Radius of convergence of Taylor series of holomorphic function I try to prove:
If $f$ is analytic on an open disk $B(0, R) \subseteq \mathbb C$ where $R>0$ then the radius of convergence of its Taylor series is $\ge R$.
But I stuck with my proof. Please can someone help me? Here is what I have so far:
Let $f:B(0,R) \to \mathbb C$ be analytic on $B(0,R)$ and let $T_0(x) = \sum_{n = 0}^\infty c_n z^n$ denote its Taylor series at $0$. The radius of convergence is given by 
$$ r = {1 \over \lim \sup \sqrt[n]{|c_n|}}$$
where 
$$ c_n = {1 \over 2 \pi i} \int_\gamma {f(w) \over w^{n+1}}dw$$
where $\gamma$ is a counterclockwise curve around $0$ and contained in $B(0,R)$. 
Now how to show $r \ge R$? If $\sqrt[n]{|c_n|} < {1\over R}$ it would be useful but how? Because $f(w)$ can be arbitrary.

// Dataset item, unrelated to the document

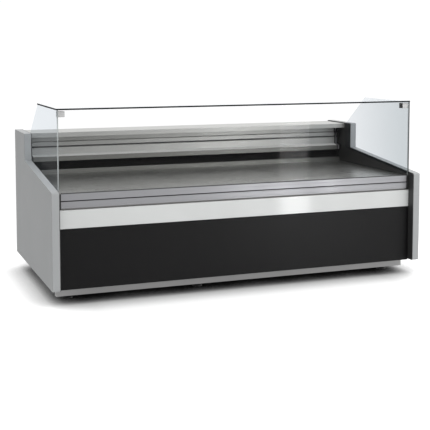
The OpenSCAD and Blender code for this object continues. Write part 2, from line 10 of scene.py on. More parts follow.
import bmesh
import bpy
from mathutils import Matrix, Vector

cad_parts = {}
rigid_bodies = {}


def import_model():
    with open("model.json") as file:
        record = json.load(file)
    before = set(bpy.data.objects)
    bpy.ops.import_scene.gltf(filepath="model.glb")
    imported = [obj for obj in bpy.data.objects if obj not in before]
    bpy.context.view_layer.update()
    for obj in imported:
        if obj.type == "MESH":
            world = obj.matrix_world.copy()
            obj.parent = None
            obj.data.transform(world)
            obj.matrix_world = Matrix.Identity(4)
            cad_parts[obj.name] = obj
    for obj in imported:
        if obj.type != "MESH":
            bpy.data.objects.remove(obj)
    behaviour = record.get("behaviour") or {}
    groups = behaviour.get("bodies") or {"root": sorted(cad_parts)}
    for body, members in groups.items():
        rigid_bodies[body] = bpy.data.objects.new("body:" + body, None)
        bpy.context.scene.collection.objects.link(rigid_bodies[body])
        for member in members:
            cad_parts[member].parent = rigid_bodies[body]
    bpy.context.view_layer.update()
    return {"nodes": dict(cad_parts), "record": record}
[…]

 A: To finish on the way you started, let $\gamma$ be a circle with centre $0$ and radius $0 < \rho < R$. Then the standard estimate tells you
$$\lvert c_n\rvert = \frac{1}{2\pi}\left\lvert\int_{\lvert w\rvert = \rho} \frac{f(w)}{w^{n+1}}\,dw\right\rvert \leqslant \frac{1}{2\pi} \int_0^{2\pi} \frac{\lvert f(\rho e^{i\varphi})\rvert}{\rho^n}\,d\varphi \leqslant \rho^{-n}\max \{\lvert f(\zeta)\rvert : \lvert\zeta\rvert = \rho\}.$$
That gives you an upper bound on $\limsup\limits_{n\to\infty} \sqrt[n]{\lvert c_n\rvert}$ in terms of $\rho$. As $0 < \rho < R$ was arbitrary, you get the desired conclusion.
Another way to obtain the result is to use Cauchy's integral formula,
$$f(z) = \int_{\lvert w\rvert = \rho} \frac{f(w)}{w-z}\,dw,$$
for $\lvert z\rvert < \rho$, and expand $\dfrac{1}{w-z}$ into a geometric series, which you know converges uniformly on the circle $\lvert w\rvert= \rho$. Interchanging summation and integration then yields the convergence of the Taylor series in $\lvert z\rvert < \rho$. Let $\rho\to R$.